Bangkok-based photographer and musician Nopawach Gajajiva tested our latest black and white film, the Fantôme Kino B&W ISO 8 while in a park with his wife. In this article, he shares the results of their brief photoshoot, as well as his thoughts on our new film.
Did you have any previous experience shooting with slow film? What was the lowest ISO you’ve tried in the past?
I’m pretty much a low-speed junkie. The slowest film I’ve used was an ISO 0.8 that I ordered from FPP but I'm not a big fan of that film. I really prefer the Kodak 2254 Super Slow ISO 1.6. You could see some of the images I took using that film in my Facebook album.
How was your experience shooting with our slow ISO black and white film?
The first thing I noticed after taking the film out of the developing tank is that the film edges and the darker part of the exposed image were very transparent meaning it will surely give an obsidian black shadow on the image. I later found out that the ISO 8 brings out freckles on the model’s skin so it is not a film for beauty shots but this should work really well when you need to capture really saturated details on the skin. This film is also placed at a good speed meaning that I could use my widest aperture ( f/1.0 ) and still get high enough shutter speed for handheld shooting.
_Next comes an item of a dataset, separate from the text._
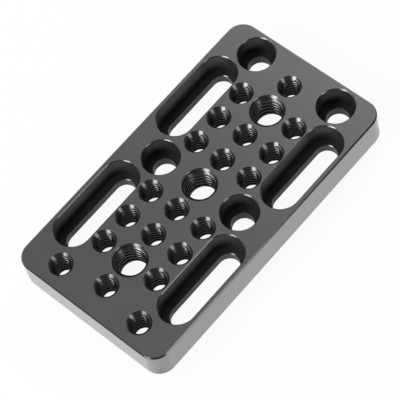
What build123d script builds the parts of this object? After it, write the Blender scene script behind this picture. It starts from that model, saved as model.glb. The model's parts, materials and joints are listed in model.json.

Tell us a bit about the photos you’ve taken with our film.
I decided to go for a walk in the park with my wife whom I used as the model for this roll. We got to the park around late afternoon which was the perfect condition testing any film. There were plenty of lighting conditions and I tried to capture my wife in as many varieties of lights possible. Tried both lighter and darker backgrounds, front and backlit to see how the film performs. I also did a couple of shots on other objects around the park during that short walk. It was a fun afternoon for me and her.
Did you have your roll of film developed in a lab or did you develop it yourself? If so, could you tell us a brief explanation of your development process (ie: which developer you used, type of agitation, how long...etc)?
I developed the film at my friend’s lab using HC-110 / dilution: B / 7mins
What could you say about the results? What are your thoughts about the Fanthôme Kino B&W ISO 8 film’s 'look'?
As for the result I got, I was quite amazed at how the film performs. It was surely not a film for all occasions and I don't think it was meant to be used that way anyway. I think it would be really interesting to shoot some dramatic portraits because this film brings out so much detail and blemish on one's face. I also think it could also be used for daylight documentary-style shots as well.
Lastly, what kind of photography would you recommend our new black and white film for?
Like I mentioned earlier, certain portraits which require the film to pronounce the details on the skin and I also think it might work well for street portraits and documentary.